# Provided material
·····

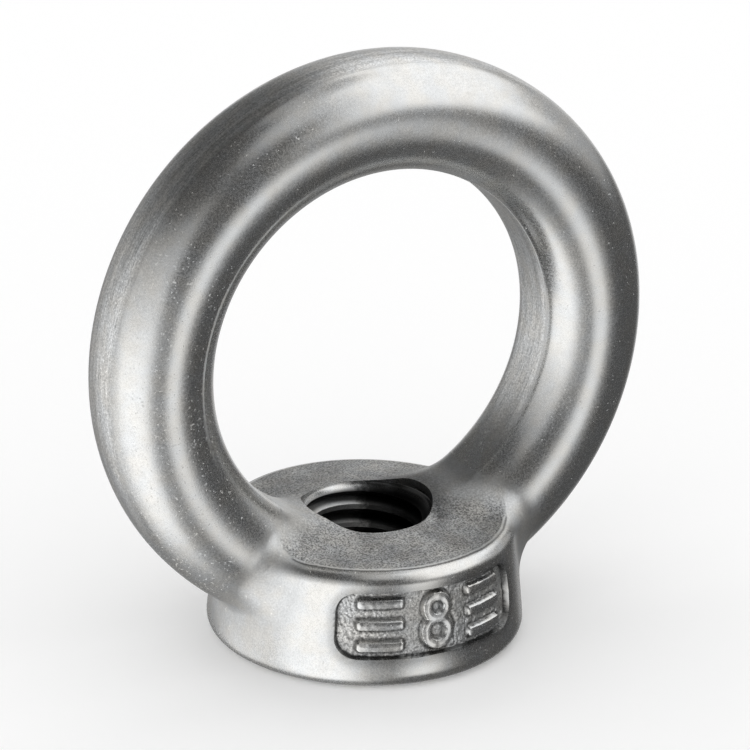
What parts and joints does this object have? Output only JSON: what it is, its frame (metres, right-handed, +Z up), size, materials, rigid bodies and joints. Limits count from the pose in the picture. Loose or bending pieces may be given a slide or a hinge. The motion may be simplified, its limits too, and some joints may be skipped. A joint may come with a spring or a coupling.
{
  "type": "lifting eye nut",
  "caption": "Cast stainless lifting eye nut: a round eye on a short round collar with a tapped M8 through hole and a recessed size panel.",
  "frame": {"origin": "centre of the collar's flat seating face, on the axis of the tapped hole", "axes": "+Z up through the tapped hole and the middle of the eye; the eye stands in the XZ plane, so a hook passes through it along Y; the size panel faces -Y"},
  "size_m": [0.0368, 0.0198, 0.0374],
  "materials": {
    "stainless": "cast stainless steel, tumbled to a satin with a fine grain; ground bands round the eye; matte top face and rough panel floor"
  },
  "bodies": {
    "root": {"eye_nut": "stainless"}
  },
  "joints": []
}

·····

# Given request
Repeat the material from above exactly, word for word.

# The solution
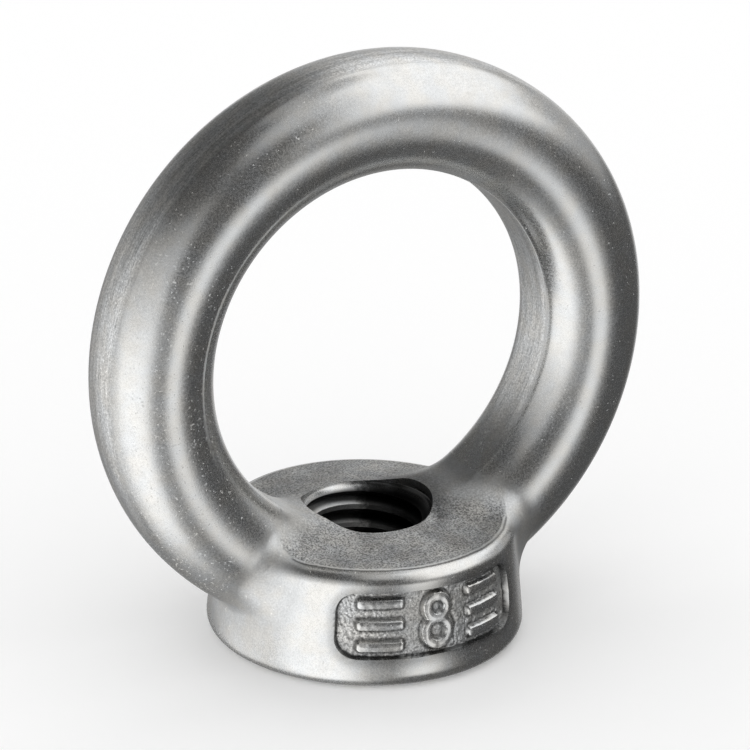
What parts and joints does this object have? Output only JSON: what it is, its frame (metres, right-handed, +Z up), size, materials, rigid bodies and joints. Limits count from the pose in the picture. Loose or bending pieces may be given a slide or a hinge. The motion may be simplified, its limits too, and some joints may be skipped. A joint may come with a spring or a coupling.
{
  "type": "lifting eye nut",
  "caption": "Cast stainless lifting eye nut: a round eye on a short round collar with a tapped M8 through hole and a recessed size panel.",
  "frame": {"origin": "centre of the collar's flat seating face, on the axis of the tapped hole", "axes": "+Z up through the tapped hole and the middle of the eye; the eye stands in the XZ plane, so a hook passes through it along Y; the size panel faces -Y"},
  "size_m": [0.0368, 0.0198, 0.0374],
  "materials": {
    "stainless": "cast stainless steel, tumbled to a satin with a fine grain; ground bands round the eye; matte top face and rough panel floor"
  },
  "bodies": {
    "root": {"eye_nut": "stainless"}
  },
  "joints": []
}